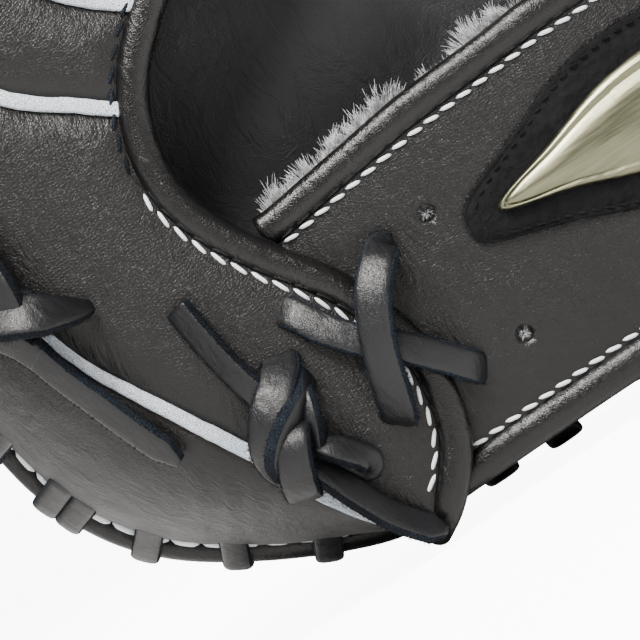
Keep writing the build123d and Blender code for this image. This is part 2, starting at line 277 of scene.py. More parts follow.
fleece_fibre = pile("fleece_fibre", (0.20, 0.20, 0.21), (0.66, 0.67, 0.69), 0.9, 0.3)
velvet = pile("black_velvet", (0.0008, 0.0008, 0.0011), (0.004, 0.004, 0.005), 0.95, 0.03)
badge_metal = bpy.data.materials.new("pale_gold")
badge_metal.use_nodes = True
tree = badge_metal.node_tree
shader = tree.nodes["Principled BSDF"]
shader.inputs["Metallic"].default_value = 1.0
where = add(tree, "ShaderNodeTexCoord").outputs["Object"]
brush = add(tree, "ShaderNodeMapping", [("Vector", where), ("Scale", (120.0, 120.0, 1800.0))]).outputs[0]
lines = add(tree, "ShaderNodeTexNoise", [("Vector", brush), ("Scale", 1.0), ("Detail", 3.0)])
tone = add(tree, "ShaderNodeMix", [("Factor", lines.outputs[0])], data_type="RGBA")
tone.inputs["A"].default_value, tone.inputs["B"].default_value = (0.10, 0.107, 0.066, 1), (0.27, 0.26, 0.175, 1)
tree.links.new(tone.outputs["Result"], shader.inputs["Base Color"])
rough = maths(tree, "ADD", maths(tree, "MULTIPLY", lines.outputs[0], 0.2), 0.22)
tree.links.new(rough, shader.inputs["Roughness"])
bump = add(tree, "ShaderNodeBump", [("Height", lines.outputs[0]), ("Distance", 0.00002)])
tree.links.new(bump.outputs[0], shader.inputs["Normal"])
print("finishes", [m.name for m in bpy.data.materials])

# %% [markdown]
# ## Making meshes
# Almost every piece is one of three things: a sheet with a thickness, a strip or roll swept along a line, or
# a row of stitches. The helpers work in millimetres in the drawing frame, with y = 0 on the rim seam.

# %% Mesh helpers
HINGE_X = 25.0


def mesh_piece(name, verts, faces, mats, face_mats=None, smooth=True):
    """A mesh object from points in millimetres."""
    data = bpy.data.meshes.new(name)
    data.from_pydata([tuple(v) for v in (np.asarray(verts, float) + SHIFT) * MM], [], faces)
    for mat in mats:
        data.materials.append(mat)
    if face_mats is not None:
        data.polygons.foreach_set("material_index", face_mats)
    data.polygons.foreach_set("use_smooth", [smooth] * len(data.polygons))
    data.validate()
    data.update()
    piece = bpy.data.objects.new(name, data)
    bpy.context.collection.objects.link(piece)
    return piece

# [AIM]
Quote the data above in full, changing nothing.

# [EXPECTED OUTPUT]
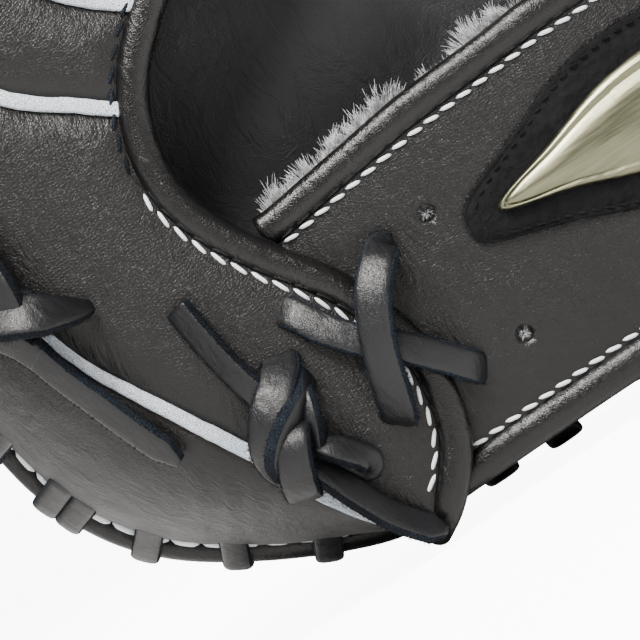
Keep writing the build123d and Blender code for this image. This is part 2, starting at line 277 of scene.py. More parts follow.
fleece_fibre = pile("fleece_fibre", (0.20, 0.20, 0.21), (0.66, 0.67, 0.69), 0.9, 0.3)
velvet = pile("black_velvet", (0.0008, 0.0008, 0.0011), (0.004, 0.004, 0.005), 0.95, 0.03)
badge_metal = bpy.data.materials.new("pale_gold")
badge_metal.use_nodes = True
tree = badge_metal.node_tree
shader = tree.nodes["Principled BSDF"]
shader.inputs["Metallic"].default_value = 1.0
where = add(tree, "ShaderNodeTexCoord").outputs["Object"]
brush = add(tree, "ShaderNodeMapping", [("Vector", where), ("Scale", (120.0, 120.0, 1800.0))]).outputs[0]
lines = add(tree, "ShaderNodeTexNoise", [("Vector", brush), ("Scale", 1.0), ("Detail", 3.0)])
tone = add(tree, "ShaderNodeMix", [("Factor", lines.outputs[0])], data_type="RGBA")
tone.inputs["A"].default_value, tone.inputs["B"].default_value = (0.10, 0.107, 0.066, 1), (0.27, 0.26, 0.175, 1)
tree.links.new(tone.outputs["Result"], shader.inputs["Base Color"])
rough = maths(tree, "ADD", maths(tree, "MULTIPLY", lines.outputs[0], 0.2), 0.22)
tree.links.new(rough, shader.inputs["Roughness"])
bump = add(tree, "ShaderNodeBump", [("Height", lines.outputs[0]), ("Distance", 0.00002)])
tree.links.new(bump.outputs[0], shader.inputs["Normal"])
print("finishes", [m.name for m in bpy.data.materials])

# %% [markdown]
# ## Making meshes
# Almost every piece is one of three things: a sheet with a thickness, a strip or roll swept along a line, or
# a row of stitches. The helpers work in millimetres in the drawing frame, with y = 0 on the rim seam.

# %% Mesh helpers
HINGE_X = 25.0


def mesh_piece(name, verts, faces, mats, face_mats=None, smooth=True):
    """A mesh object from points in millimetres."""
    data = bpy.data.meshes.new(name)
    data.from_pydata([tuple(v) for v in (np.asarray(verts, float) + SHIFT) * MM], [], faces)
    for mat in mats:
        data.materials.append(mat)
    if face_mats is not None:
        data.polygons.foreach_set("material_index", face_mats)
    data.polygons.foreach_set("use_smooth", [smooth] * len(data.polygons))
    data.validate()
    data.update()
    piece = bpy.data.objects.new(name, data)
    bpy.context.collection.objects.link(piece)
    return piece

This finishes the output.